Second, in accordance with generally accepted accounting principles, we recorded a $1.0 million after-tax, non-cash reduction to revenue for estimated ineffectiveness of fourth quarter 2002 and 2003 crude oil hedges of our NGL product sales. Based on historical regression analysis, our crude oil futures contracts are highly effective for hedge accounting treatment. To calculate the current period ineffectiveness, we compared (and will compare) the futures market's value for existing crude oil futures contracts to the future value of the NGLs hedged (the resulting mark-to-market adjustment). This charge will reverse in future quarters and be offset by actual realized ineffectiveness, if any, which may be of a greater or lesser amount. Excluding the non-cash hedging item, our net loss was $2.1 million for the three months ended September 30, 2002, compared to a net loss of $0.2 million for the three months ended September 30, 2001. Beginning September 2002, the relationship of NGL product prices to crude oil prices has improved substantially.
In the third quarter of 2002, processing margins (excluding both items above) were less than the prior period. Finally, it is also important to note the seasonal aspect of our NGL marketing business
14
in the third quarter, NGL product sales are historically lower than in the fourth and first quarters (i.e., the winter months) as some NGL production is stored for winter sale.
In the E&P segment in our U.S. operations, increased production was offset by lower average sales prices. Increased depreciation, depletion and amortization offset income from our Canadian operations.
Gas gathering, processing and marketing revenues. Gas gathering, processing and marketing revenues were $30.0 million for the three months ended September 30, 2002, compared to $28.3 million for the three months ended September 30, 2001, an increase of $1.7 million, or 6%. Revenues increased $0.9 million, due to increased sales volumes out of our Siloam fractionator in 2002, and $5.5 million, due to increased gas marketing transaction volume. Our gas marketing activities are a high-volume, low-margin business executed in support of our midstream operations.
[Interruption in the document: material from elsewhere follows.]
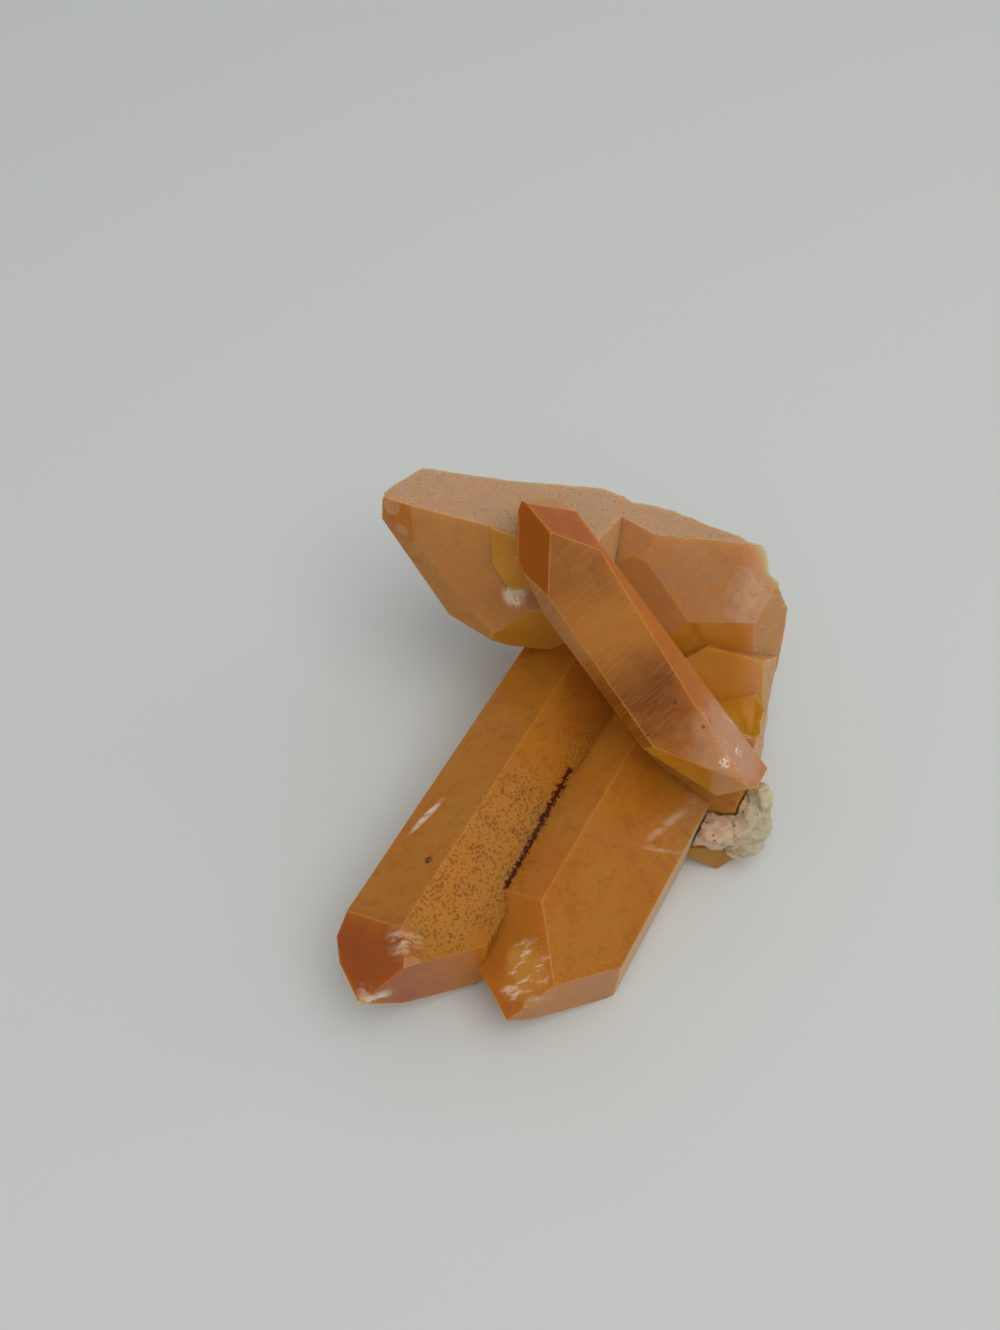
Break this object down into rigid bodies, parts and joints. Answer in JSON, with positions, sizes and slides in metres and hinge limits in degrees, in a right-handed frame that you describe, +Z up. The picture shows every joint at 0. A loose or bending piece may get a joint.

These increases were partially offset by decreased average NGL product sales prices out of Siloam, causing an overall decrease of $2.8 million, and a non-cash, hedging ineffectiveness charge of $1.9 million, as discussed above.
Exploration and production revenues. Exploration and production revenues were $7.7 million for the three months ended September 30, 2002, compared to $4.2 million for the three months ended September 30, 2001, an increase of $3.6 million, or 86%. E&P revenues increased primarily due to our August 2001 Canadian acquisition and subsequent drilling success in Canada, which have added approximately 11,800 Mcfe/d of average production. Our capital program in the U.S. has yielded an additional 4,000 Mcfe/d of average production during 2002. In the second quarter of 2002, we reported that our volumes had been constrained in Alberta, Canada due to higher than specification "dew point" (a small amount of NGLs in the natural gas caused this condition). We successfully resolved this issue at the north Bantry property by installing a small gas plant for $0.6 million in June 2002. In the third quarter of 2002, this condition surfaced at the south Bantry property due to our continued drilling success, and volumes again were constrained. We expect to resolve this issue through the installation of a $0.6 million plant at the south Bantry property.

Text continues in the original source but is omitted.